▶ [To do]
Every line from the first one to the line containing "with solid end" should be echoed exactly; leave out the rest.

── Recorded data

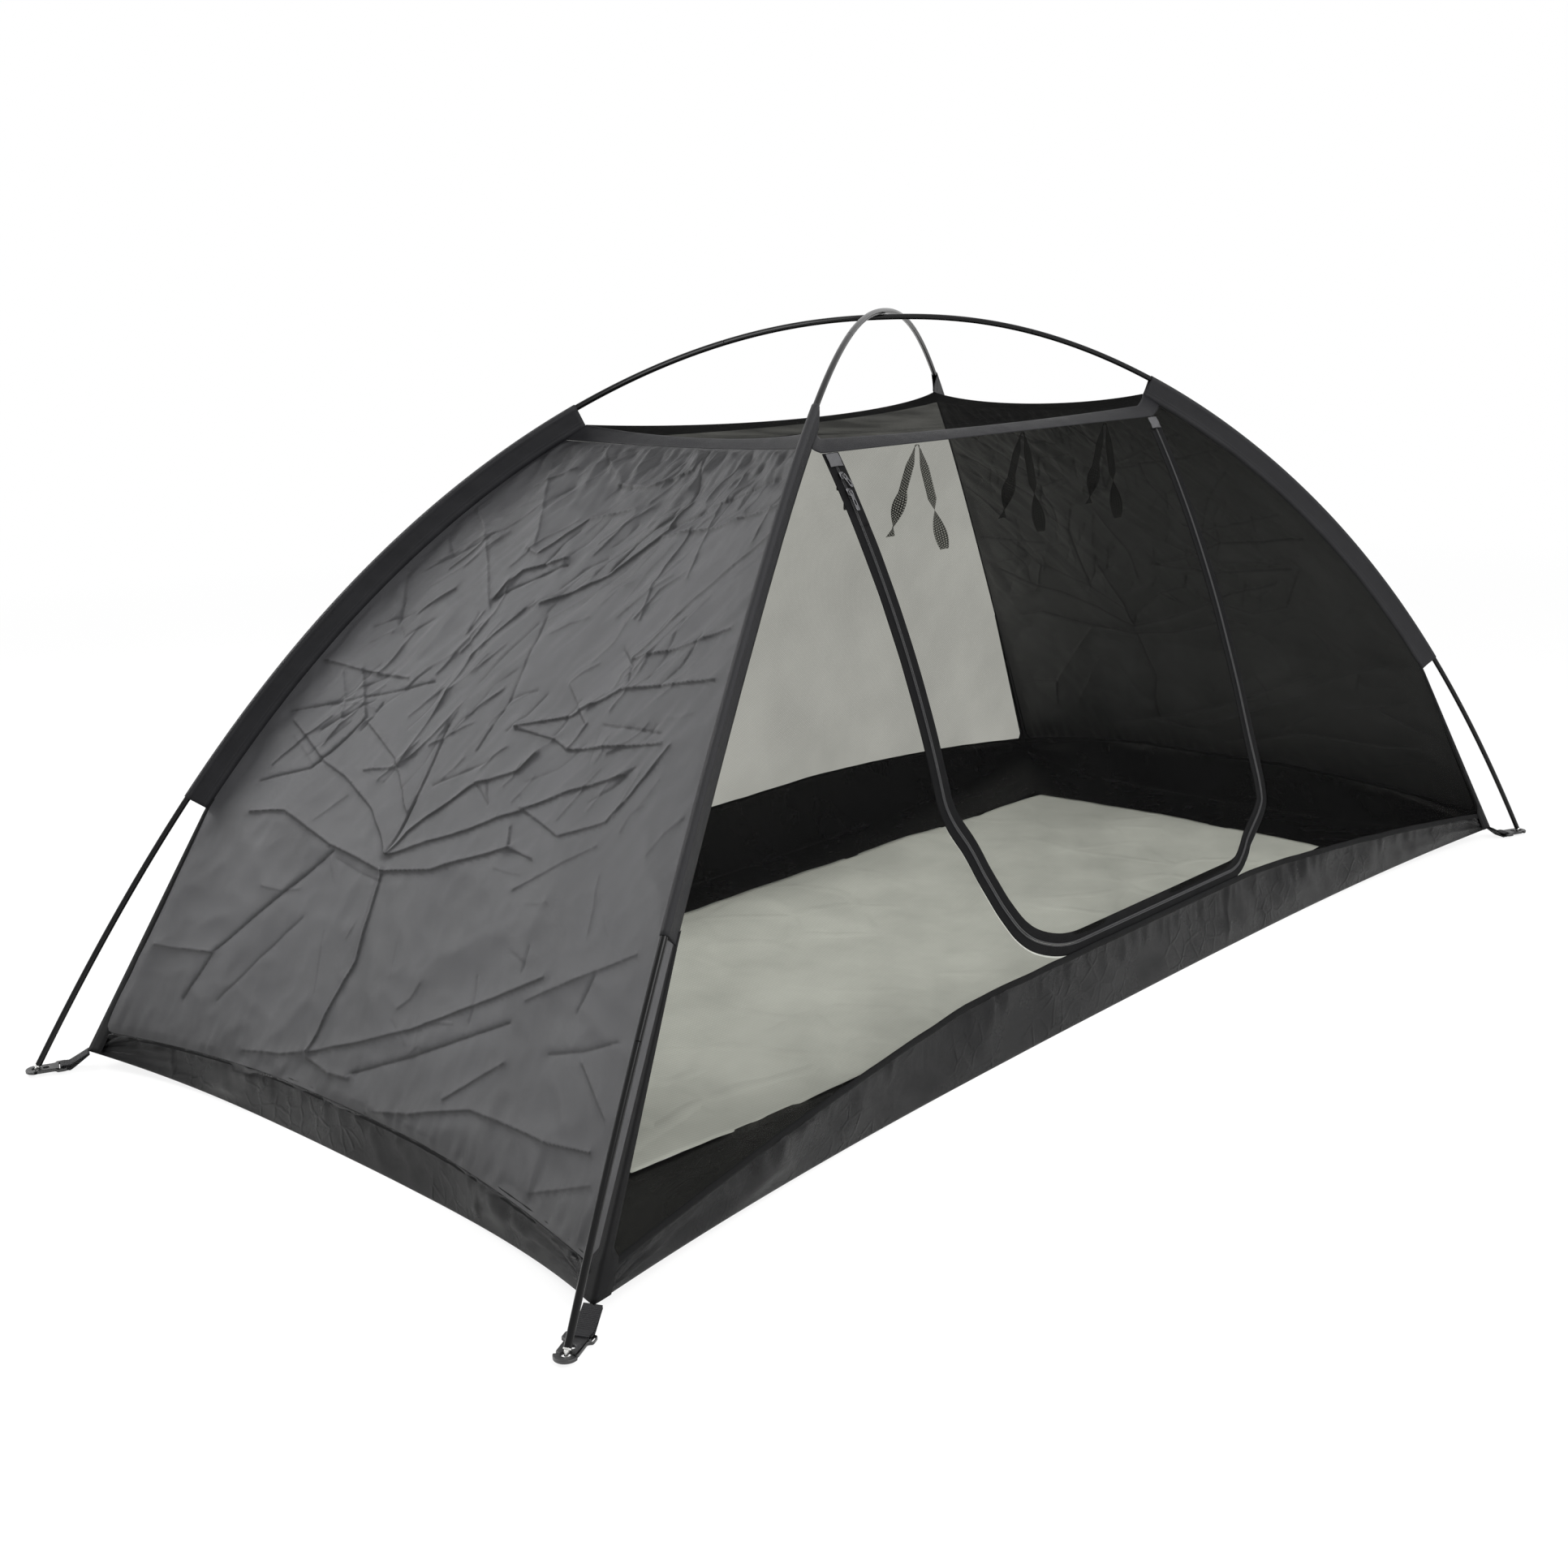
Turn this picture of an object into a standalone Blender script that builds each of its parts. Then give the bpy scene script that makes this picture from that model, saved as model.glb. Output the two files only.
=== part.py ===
"""A mosquito net tent for one person, pitched: two crossed poles in fabric sleeves carry a net body
with solid end walls, a bathtub floor and a zipped door in the front wall.

Metres, +Z up. The origin is on the ground under the crossing of the poles. +X runs along the long
side and the door faces -Y. The tent has the same shape after half a turn about Z, doors aside.
"""

import math

import bmesh
import bpy
from mathutils import Matrix, Vector

for old in list(bpy.data.objects):
    bpy.data.objects.remove(old)

# The pitched frame
foot_spacing_x = 2.2
foot_spacing_y = 1.036
apex_height = 0.915
pole_curve_power = 2.25
pole_sway = {"a": 0.0214, "b": 0.0413}
pole_double_sway = {"a": 0.0266, "b": -0.0048}

# Poles: glass fibre tube in seven sections, with glued spigots, shock cord and metal tips
pole_diameter = 0.0079
pole_bore = 0.0052
pole_sides = 8
foot_section_length = 0.30
foot_section_steps = 2
middle_sections = 5
middle_section_steps = 6
section_gap = 0.0003
spigot_diameter = 0.0040
spigot_bore = 0.0029
spigot_reach = 0.030
shock_cord_diameter = 0.0020
tip_pin_radius = 0.0009
tip_pin_length = 0.0060
tip_neck_radius = 0.0019
tip_cone_radius = 0.0033
tip_cone_height = 0.0060
tip_flange_radius = 0.0043
tip_flange_thickness = 0.0018
tip_plug_length = 0.020
tip_plug_clearance = 0.0003

# Sleeves: a strip folded over the pole and sewn to the body along one seam
sleeve_low_share = 0.253
sleeve_high_share = 0.70
sleeve_depth = 0.028
sleeve_thickness = 0.0008
sleeve_pole_clearance = 0.0007
sleeve_leg_gap = 0.0006
sleeve_waist = 0.0044

# Body: fabric panels between the four seam lines
fabric_thickness = 0.0008
seam_gap = 0.0004
corner_gap = 0.0024
band_corner_gap = 0.0014
wall_columns = 16
wall_rows = 8
body_corner_share = 0.943
body_corner_height = 0.020
wall_foot_height = 0.045
wall_top_height = 0.768
trim_corner_height = 0.786
trim_sag = 0.007
trim_middle_depth = 0.024
trim_middle_rise = 0.010
side_bow = 0.055
end_bow = 0.040
roof_sag = 0.010
roof_inset = 0.002

# Bathtub: a fabric band on the ground that turns up to the walls, and a pale groundsheet in it
band_heights = {"front": 0.097, "right": 0.096, "rear": 0.122, "left": 0.060}
band_height_power = 2.2
band_flat_share = 0.30
ground_bow_side = 0.071
ground_bow_end = 0.057
ground_bow_power = 3.0
floor_half_length = 0.800
floor_half_width = 0.285
floor_bow_end = 0.020
floor_bow_side = 0.030
floor_thickness = 0.0010

# Door: a U-shaped zip in the front wall, whose upright profile is an arc
door_top_depth = 0.1988
door_top_height = 0.756
door_foot_depth = 0.413
door_foot_height = 0.105
door_bulge = 0.0394
door_left = -0.346
door_right = 0.367
zip_corner_radii = {"left": 0.240, "right": 0.090}
zip_upright_steps = 8
zip_corner_shares = (0.0, 0.15, 0.30, 0.45, 0.60, 0.74, 0.85, 0.92, 0.96, 1.0)
zip_coil_gap = 0.0006
zip_coil_width = 0.0024
zip_coil_half_thickness = 0.00135
zip_tape_width = 0.0120
zip_tape_thickness = 0.0008
zip_edge_gap = 0.0003
zip_head_length = 0.100
zip_head_gap = 0.0016
garage_length = 0.020
garage_drop = 0.0025
garage_gap = 0.0004
garage_thickness = 0.0008

# Zip sliders and their pulls
slider_first_drop = 0.033
slider_pitch = 0.022
slider_length = 0.0100
slider_width = 0.0084
slider_channel = 0.0036
slider_plate = 0.0012
slider_web = 0.0006
bail_width = 0.0012
bail_length = 0.0044
bail_height = 0.0038
bail_hole = 0.0026
pull_pin_diameter = 0.0010
pull_thickness = 0.0012
pull_width = 0.0064
pull_window_width = 0.0036
pull_window_length = 0.0040
pull_lengths = {"upper_outer": 0.0185, "lower_outer": 0.026, "upper_inner": 0.0145, "lower_inner": 0.0185}
pull_hole_width = 0.0030
pull_hole_length = 0.0070
upper_pull_turn_degrees = 24.0

# Tie tapes: ribbons of net, each sewn at its middle inside the door head, with two hanging tails
tie_width = 0.018
tie_pinch_width = 0.004
tie_thickness = 0.0008
tie_gap = 0.0005
tie_places = (-0.175, 0.055, 0.258)
tie_tail_lengths = {"left": 0.112, "right": 0.140}
tie_spread = 0.005
tie_leans = (0.051, 0.041, 0.034)
tie_steps = 12
tie_opening = 1 / 6

# Anchor plates and webbing at the four feet
plate_thickness = 0.0036
plate_lift = 0.0040
plate_length = 0.050
plate_nose_radius = 0.0125
plate_head_width = 0.033
plate_head_length = 0.014
plate_tip_hole = 0.0100
plate_spare_hole = 0.0080
plate_spare_step = 0.0125
plate_slot_width = 0.0225
plate_slot_length = 0.0050
plate_bar = 0.0045
webbing_width = 0.020
webbing_thickness = 0.0016
webbing_clearance = 0.0005

# Shared small values
cut_overrun = 0.002
merge_distance = 0.00001
tangent_step = 0.001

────

▶ [The response]
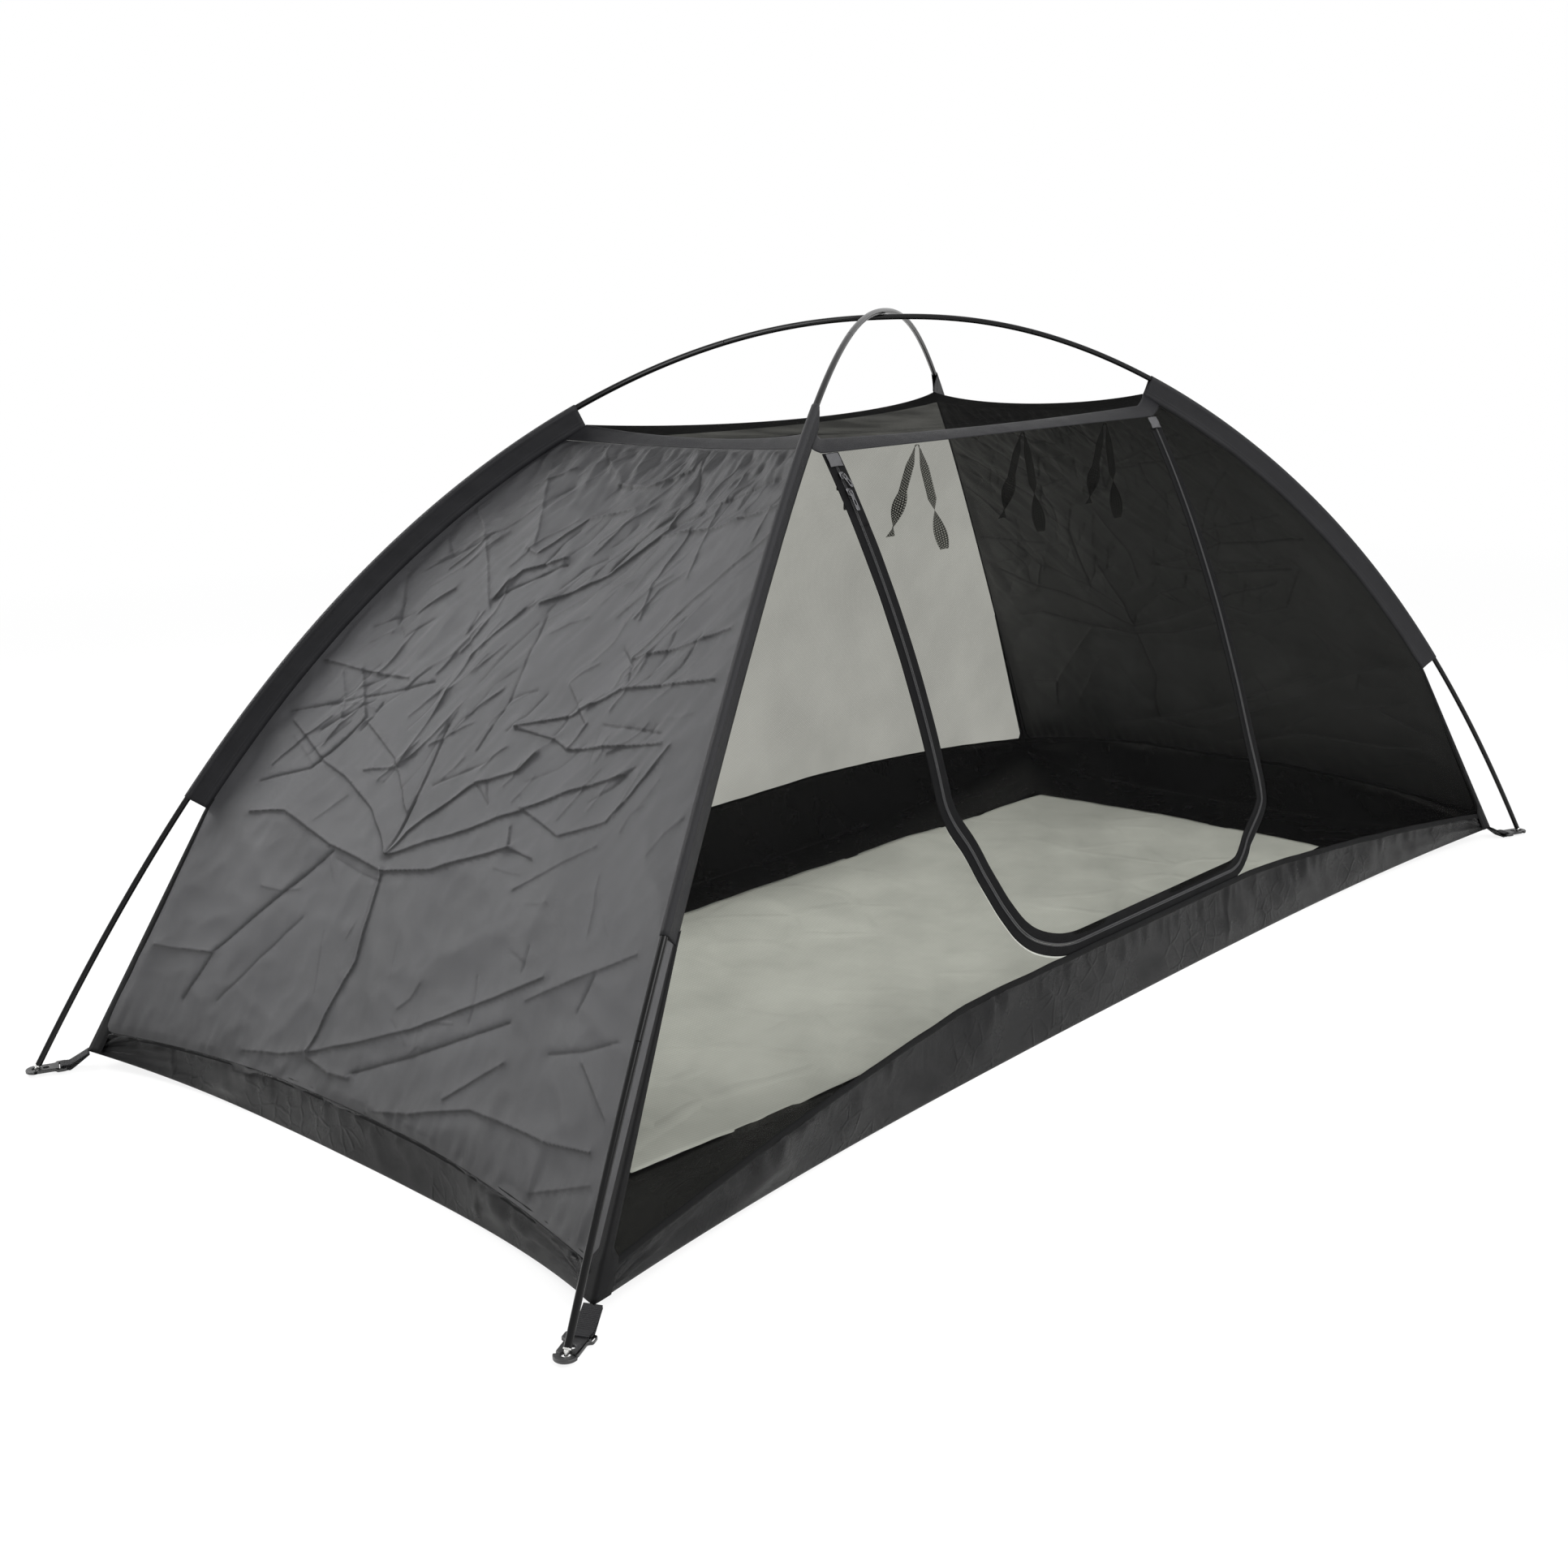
Turn this picture of an object into a standalone Blender script that builds each of its parts. Then give the bpy scene script that makes this picture from that model, saved as model.glb. Output the two files only.
=== part.py ===
"""A mosquito net tent for one person, pitched: two crossed poles in fabric sleeves carry a net body
with solid end walls, a bathtub floor and a zipped door in the front wall.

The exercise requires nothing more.